The Global Polio Eradication Initiative (GPEI) has made significant progress since the launch of its new strategic plan and the bivalent oral polio vaccine last year. In India and Nigeria, the sources of all recent wild poliovirus importations into previously polio-free countries, the disease declined by 95 percent between 2009 and 2010.
A Rotarian immunizes a child in Moradabad, Uttar Pradesh, India. One of four polio-endemic countries (along with Afghanistan, Nigeria, and Pakistan), India has reported only one case of polio in 2011, as of 25 May. Photo by Allison Kwesell
The World Health Organization calls the progress encouraging, “but the job is not yet finished, and we must see this through to the end,” said its director-general, Margaret Chan, at the World Health Assembly in May.
In addition to the gains made by India and Nigeria, 15 countries in Africa have stopped outbreaks of the disease that started in 2009, reported the GPEI Independent Monitoring Board (IMB) in April.
The GPEI’s leading partner agencies -- the World Health Organization, Rotary International, the U.S. Centers for Disease Control and Prevention, and UNICEF -- and the Bill & Melinda Gates Foundation welcomed the report. They particularly noted the IMB’s assessment that polio eradication is “entirely feasible” and “desperately needed,” and that countries that are off track in meeting GPEI milestones can be brought back on track with support from national governments, donors, and the spearheading partners.
Among those countries is Pakistan, which launched the National Emergency Action Plan for Polio Eradication 2011 with the goal of halting transmission of the disease by the end of the year. Rotarians there are working “to cover every nook and corner of the country,” said Aziz Memon, chair of the Pakistan PolioPlus Committee. “We are committed to a polio-free Pakistan.”
The report also referred to an estimated US$665 million funding gap through 2012 as the “single greatest threat to the GPEI’s success.” To help address the gap, the Gates Foundation has awarded two grants totaling $355 million to Rotary in support of its work. Rotary has responded with Rotary's US$200 Million Challenge, which will be completed on 30 June 2012; to date, Rotarians have raised $173.2 million.

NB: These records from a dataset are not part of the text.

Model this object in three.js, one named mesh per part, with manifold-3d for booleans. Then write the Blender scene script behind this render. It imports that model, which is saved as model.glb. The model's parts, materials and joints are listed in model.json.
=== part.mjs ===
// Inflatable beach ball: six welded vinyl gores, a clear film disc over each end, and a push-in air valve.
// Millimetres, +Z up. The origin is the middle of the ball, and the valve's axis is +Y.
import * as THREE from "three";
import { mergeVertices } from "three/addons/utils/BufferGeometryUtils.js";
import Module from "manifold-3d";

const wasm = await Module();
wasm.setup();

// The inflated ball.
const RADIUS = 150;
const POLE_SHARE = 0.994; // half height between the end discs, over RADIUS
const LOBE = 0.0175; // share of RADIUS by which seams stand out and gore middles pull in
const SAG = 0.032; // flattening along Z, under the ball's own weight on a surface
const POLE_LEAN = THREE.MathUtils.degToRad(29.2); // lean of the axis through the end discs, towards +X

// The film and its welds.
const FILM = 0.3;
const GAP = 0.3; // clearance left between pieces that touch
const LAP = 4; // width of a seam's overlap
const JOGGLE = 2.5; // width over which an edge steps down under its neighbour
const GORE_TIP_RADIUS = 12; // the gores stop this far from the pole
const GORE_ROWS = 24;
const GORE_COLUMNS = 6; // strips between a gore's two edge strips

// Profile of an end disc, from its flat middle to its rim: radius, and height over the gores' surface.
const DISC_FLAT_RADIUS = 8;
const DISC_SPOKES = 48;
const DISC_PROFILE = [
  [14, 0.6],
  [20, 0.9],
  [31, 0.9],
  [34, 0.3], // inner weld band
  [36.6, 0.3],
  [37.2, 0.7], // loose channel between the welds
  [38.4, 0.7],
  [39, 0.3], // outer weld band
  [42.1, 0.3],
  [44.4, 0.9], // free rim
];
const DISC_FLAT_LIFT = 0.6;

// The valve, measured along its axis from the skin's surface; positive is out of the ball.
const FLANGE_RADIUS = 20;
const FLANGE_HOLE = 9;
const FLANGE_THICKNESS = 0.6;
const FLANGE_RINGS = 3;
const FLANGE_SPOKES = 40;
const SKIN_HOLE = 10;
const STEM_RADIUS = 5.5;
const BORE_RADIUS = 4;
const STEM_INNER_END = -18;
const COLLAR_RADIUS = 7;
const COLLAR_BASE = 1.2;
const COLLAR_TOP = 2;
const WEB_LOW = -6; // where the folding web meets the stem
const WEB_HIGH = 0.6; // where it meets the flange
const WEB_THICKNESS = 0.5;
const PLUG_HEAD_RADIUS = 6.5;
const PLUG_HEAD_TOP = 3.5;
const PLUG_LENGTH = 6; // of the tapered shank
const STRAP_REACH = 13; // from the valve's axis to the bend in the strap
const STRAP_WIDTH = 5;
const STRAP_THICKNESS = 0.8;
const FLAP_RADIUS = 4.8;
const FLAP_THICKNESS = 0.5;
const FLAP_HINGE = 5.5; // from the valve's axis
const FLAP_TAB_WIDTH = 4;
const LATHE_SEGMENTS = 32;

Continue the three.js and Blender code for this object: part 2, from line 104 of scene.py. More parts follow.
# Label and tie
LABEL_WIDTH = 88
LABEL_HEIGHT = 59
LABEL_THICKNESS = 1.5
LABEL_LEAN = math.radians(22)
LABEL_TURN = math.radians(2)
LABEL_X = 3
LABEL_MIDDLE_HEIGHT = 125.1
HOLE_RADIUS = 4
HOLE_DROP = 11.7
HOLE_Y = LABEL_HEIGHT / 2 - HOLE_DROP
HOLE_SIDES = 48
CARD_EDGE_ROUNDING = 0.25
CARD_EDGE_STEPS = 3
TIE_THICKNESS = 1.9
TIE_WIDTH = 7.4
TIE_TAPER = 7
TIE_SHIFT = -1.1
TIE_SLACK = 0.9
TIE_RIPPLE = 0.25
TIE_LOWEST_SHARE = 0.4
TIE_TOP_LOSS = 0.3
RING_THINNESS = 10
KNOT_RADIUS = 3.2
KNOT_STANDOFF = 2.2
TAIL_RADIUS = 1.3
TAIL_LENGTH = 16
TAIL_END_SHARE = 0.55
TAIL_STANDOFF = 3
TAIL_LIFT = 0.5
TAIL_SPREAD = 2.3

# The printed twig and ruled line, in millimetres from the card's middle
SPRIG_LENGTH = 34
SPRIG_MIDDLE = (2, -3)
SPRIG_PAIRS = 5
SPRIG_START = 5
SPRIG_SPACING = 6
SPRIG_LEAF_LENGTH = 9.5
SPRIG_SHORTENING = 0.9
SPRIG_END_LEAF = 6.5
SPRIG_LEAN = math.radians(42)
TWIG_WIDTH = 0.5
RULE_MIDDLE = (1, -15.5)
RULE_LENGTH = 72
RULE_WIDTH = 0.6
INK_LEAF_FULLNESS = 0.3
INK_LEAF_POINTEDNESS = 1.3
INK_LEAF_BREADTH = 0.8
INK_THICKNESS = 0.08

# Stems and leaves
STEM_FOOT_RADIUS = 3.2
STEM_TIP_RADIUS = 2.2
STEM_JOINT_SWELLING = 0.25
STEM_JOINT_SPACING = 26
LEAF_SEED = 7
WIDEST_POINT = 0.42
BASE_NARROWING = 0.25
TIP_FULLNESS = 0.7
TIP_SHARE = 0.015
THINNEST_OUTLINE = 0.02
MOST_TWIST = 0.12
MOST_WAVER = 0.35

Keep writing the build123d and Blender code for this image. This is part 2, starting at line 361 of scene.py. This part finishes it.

“The IMB clearly stated that all member states have decided together to eradicate polio, and that funding the effort should be a shared responsibility,” said Rotary Foundation Trustee Chair Carl-Wilhelm Stenhammar at a May meeting with Margaret Chan, Bill Gates, health ministers from polio-infected countries, and international development agency representatives. “We therefore invite donor governments from around the world to join the Bill & Melinda Gates Foundation and the ongoing commitment by Rotary's 1.2 million members worldwide, and rapidly make available flexible funding critically needed to implement all activities of the strategic plan.”
The IMB’s report concludes that polio eradication is feasible in the near future, but warns that the goal will only be achieved with “heightened attention” at all levels.
“If we fail, the disease will not stay at its current low level,” said Bill Gates, speaking at the RI Convention in May. “It will spread back into countries where it has been eliminated, and it will kill and paralyze hundreds of thousands of children who used to be safe.”
“We are at a crossroads right now,” said Bruce Aylward, assistant director-general of WHO for polio eradication and related areas, at a TED talk in March. “We have a new vaccine, we have new resolve, we have new tactics. We have the chance to write an entirely new polio-free chapter in human history. But if we blink now, we will lose forever the chance to eradicate an ancient disease. End polio now.”